Success is possible, however, if one turns to novel designs, such as our InP-based VCSELs that feature a buried tunnel junction (BTJ) and dielectric mirrors. We demonstrated this approach in 1999 and since then have improved the performance of our devices and increased their spectral coverage. Our BTJ VCSELs now operate at over 100 °C, have good thermal management properties (see “Coping with heat”) and deliver singlemode output powers of more than 1 mW at 85 °C. They also have a wavelength tuning range of several nanometres, modulation speeds in excess of 10 Gbit/s and are compatible with high-volume manufacturing – the full-wafer processes we use today on 2 inch material can be scaled to larger sizes.
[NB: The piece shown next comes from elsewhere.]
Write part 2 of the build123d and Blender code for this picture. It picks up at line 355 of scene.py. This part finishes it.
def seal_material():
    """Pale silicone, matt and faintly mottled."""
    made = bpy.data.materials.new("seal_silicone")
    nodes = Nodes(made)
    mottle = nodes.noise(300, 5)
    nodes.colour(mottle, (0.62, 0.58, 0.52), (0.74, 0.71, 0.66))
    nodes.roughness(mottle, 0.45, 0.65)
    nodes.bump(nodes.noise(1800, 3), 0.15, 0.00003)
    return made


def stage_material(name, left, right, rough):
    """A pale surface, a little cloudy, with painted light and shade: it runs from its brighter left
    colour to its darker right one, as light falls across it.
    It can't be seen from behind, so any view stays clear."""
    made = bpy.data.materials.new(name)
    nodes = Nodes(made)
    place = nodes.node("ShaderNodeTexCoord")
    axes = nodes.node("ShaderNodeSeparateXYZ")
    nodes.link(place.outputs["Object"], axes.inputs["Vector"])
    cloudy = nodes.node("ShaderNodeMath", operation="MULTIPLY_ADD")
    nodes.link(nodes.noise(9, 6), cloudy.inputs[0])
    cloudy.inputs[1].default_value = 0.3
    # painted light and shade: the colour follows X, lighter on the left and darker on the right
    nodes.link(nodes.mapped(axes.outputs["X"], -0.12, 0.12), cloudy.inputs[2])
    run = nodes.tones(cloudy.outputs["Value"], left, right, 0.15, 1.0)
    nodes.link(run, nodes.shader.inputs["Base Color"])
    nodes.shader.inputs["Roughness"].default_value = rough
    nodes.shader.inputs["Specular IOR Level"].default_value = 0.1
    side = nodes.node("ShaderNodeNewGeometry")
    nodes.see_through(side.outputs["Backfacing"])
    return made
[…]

Our BTJ VCSELs are mounted on a TO-header with an integrated thermo-electric cooler and thermistor to monitor and control the laser stage temperature. Temperature stability is demanded by gas sensing applications because the temperature-dependent wavelength is crucial to accurate detection. In a final production step, the header is completed with a cap and a wavelength-specific antireflection coating. The lasers’ gas-sensing capability has been demonstrated by absorption measurements of ammonia, which have shown many fine details (figure 1). We acquired these spectra by operating the laser at –3.4 °C and then 15.2 °C to provide a coarse control of the emission wavelength and using current tuning for fine adjustments.
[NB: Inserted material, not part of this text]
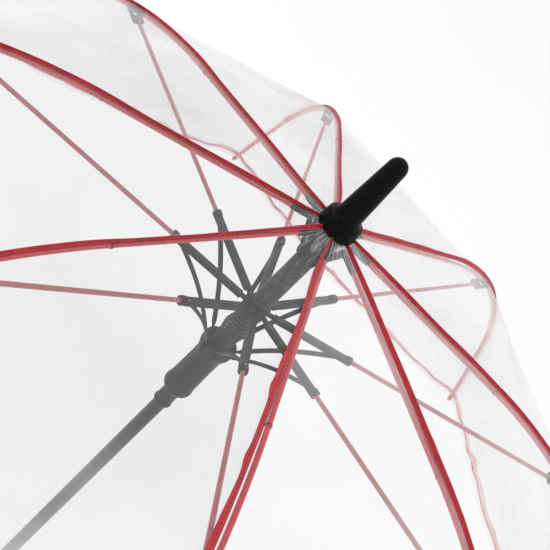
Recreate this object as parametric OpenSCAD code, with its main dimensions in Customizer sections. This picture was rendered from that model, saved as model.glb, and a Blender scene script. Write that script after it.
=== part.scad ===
// Clear dome umbrella with eight fibreglass ribs, a push-button runner and a crook handle.
// Drawn open. Z runs up the shaft, and Z = 0 is the top face of the handle collar.
// Rib 1 lies along +X, and the ribs are numbered anticlockwise seen from above.

/* [Shaft] */
// Outside diameter of the steel tube
shaft_d = 10; // [9:0.1:11]
// Wall of the steel tube
shaft_wall = 0.8; // [0.6:0.1:1.2]
// Height of the crown, where the ribs meet, above the handle collar
crown_h = 560; // [555:1:580]

/* [Ribs] */
// Diameter of the fibreglass rib rod
rib_d = 3.2; // [2.8:0.1:3.4]
// Slope of a rib beside the crown, in degrees below level
slope_in = 8.8; // [8:0.1:10]
// Slope of a rib at its tip, in degrees below level
slope_out = 53; // [48:0.5:56]
// Length of the straight stretch beside the crown
inner_run = 145; // [135:1:155]
// Radius of the bend in the film above a rib
bend_r = 364; // [350:1:380]
// Length of the straight stretch that ends at the tip
outer_run = 114; // [100:1:125]
// Distance from the film to the middle of the rod under it
rod_drop = 2.8; // [2.7:0.1:3.2]

/* [Linkage] */
// Distance along a rib from the shaft's middle to its stretcher clip
clip_at = 240; // [236:1:244]
// Radius of the wire rings that the ribs and the stretchers turn on
ring_r = 7; // [6.9:0.05:7.2]
// Depth of the upper wire ring under the crown
ring_drop = 23.7; // [23:0.1:25]
// Distance from the hub's wire ring to a stretcher's elbow pin
elbow_at = 58; // [56:0.5:60]
// Diameter of the stretcher rod
stretcher_d = 3; // [2.6:0.1:3.2]
// Radius of the runner's wire ring
runner_ring_r = 10.5; // [10.2:0.1:10.8]
// Depth of the runner's wire ring under the crown
runner_drop = 120; // [116:1:124]
// Depth of the runner's lower end under the crown
runner_end = 188; // [184:1:190]

/* [Canopy] */
// Thickness of the clear film
film_t = 0.4; // [0.3:0.1:0.5]
// How far the hem between two ribs hangs past a straight line
hem_drop = 26; // [0:1:30]
// Radius of the hole in the film at the crown
film_hole_r = 14.4; // [14.3:0.1:15]

/* [Ferrule] */
// Length of the ferrule above the crown
ferrule_h = 59.6; // [50:0.1:70]
// Radius of the ferrule's collar
ferrule_collar_r = 13; // [12:0.1:13]

/* [Handle] */
// Radius of the crook's grip
grip_r = 12.5; // [11:0.5:13]
// Radius of the crook's bend, at the middle of the grip
crook_r = 32; // [30:1:40]
// Length from the collar to the crook's bend
grip_len = 66; // [60:1:100]
// Length of the crook's straight tail
tail_len = 22; // [10:1:40]
// Height of the collar that holds the push button
collar_h = 34; // [30:1:40]

/* [Hidden] */
$fn = 48;
rib_count = 8;
rib_step = 360 / rib_count;
shaft_r = shaft_d / 2;
slide_gap = 0.08;
pin_r = 0.8;
eye_r = 0.9;
tongue_t = 1.5;
slot_w = 2;

// The line of the film above a rib, as [radius, height] at a distance s along it,
// lifted by "lift" square to the film.
bend_angle = slope_out - slope_in;
bend_len = bend_r * bend_angle * PI / 180;
rib_len = inner_run + bend_len + outer_run;
line_start = [8, crown_h];
function slope_at(s) = slope_in + bend_angle * min(1, max(0, (s - inner_run) / bend_len));
function normal_at(s) = [sin(slope_at(s)), cos(slope_at(s))];
function run_dir(a) = [cos(a), -sin(a)];
bend_start = line_start + inner_run * run_dir(slope_in);
bend_mid = bend_start - bend_r * [sin(slope_in), cos(slope_in)];
bend_end = bend_mid + bend_r * [sin(slope_out), cos(slope_out)];
function line_at(s) =
    s <= inner_run ? line_start + s * run_dir(slope_in)
    : s <= inner_run + bend_len ? bend_mid + bend_r * normal_at(s)
    : bend_end + (s - inner_run - bend_len) * run_dir(slope_out);
function rib_line(s, lift) = line_at(s) + lift * normal_at(s);

// The pivots, as [radius, height]. The rib's and the stretcher's pins lie at one radius and
// at one distance from the clip, so the hub runs straight down the shaft.
rib_pin = [ring_r, crown_h - ring_drop];
clip_pin = rib_line(clip_at, -rod_drop);
hub_pin = [ring_r, 2 * clip_pin.y - rib_pin.y];
arm_len = norm(clip_pin - hub_pin);
arm_angle = atan2(clip_pin.y - hub_pin.y, clip_pin.x - hub_pin.x);
elbow_pin = hub_pin + elbow_at * [cos(arm_angle), sin(arm_angle)];
runner_pin = [runner_ring_r, crown_h - runner_drop];
link_len = norm(elbow_pin - runner_pin);
link_angle = atan2(runner_pin.y - elbow_pin.y, runner_pin.x - elbow_pin.x);

// Crown, hub and runner heights
notch_top = crown_h - 3.5;
notch_bottom = rib_pin.y - 3.8;
notch_r = 8.6;
hub_top = hub_pin.y + 4;
hub_bottom = hub_pin.y - 6.2;
slot_from = shaft_r - 0.1;
runner_top = runner_pin.y + 3;
spring_pocket = 14;
runner_bottom = crown_h - runner_end;
runner_body_bottom = runner_bottom + 14;
neck_r = 6.9;

// Handle collar, button and latch
mouth_r = 7.6;
mouth_depth = 19;
funnel_depth = 3.5;
funnel_flare = 0.74;
latch_z = -13.8;
latch_t = 1.4;
latch_r = 9.3;
button_travel = 1.5;
latch_room_r = latch_r + button_travel + 0.15;
collar_r = 13;
button_r = 4.2;
shaft_bottom = -90;

module at_rib(i) rotate([0, 0, rib_step * (i - 1)]) children();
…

By adjusting the thickness and composition of the active region and epitaxial and dielectric mirror layers, we produced singlemode BTJ VCSELs operating from 1.3 to 2.05 µm. We also demonstrated the first electrically pumped room-temperature continuous-wave 2.3 µm BTJ VCSEL. This produces 1.47 mW at 0 °C and 0.74 mW at 20 °C, and a tuning range of 4.2 nm at room temperature. It only operates in a multimode fashion that is unsuitable for spectroscopy, but we are developing a singlemode version that could be used to detect carbon monoxide, which has a 2332 nm absorption line. This work will extend the range of our BTJ VCSELs, which can provide a cost-effective, tunable source and offer a good choice for a variety of gas-sensing applications.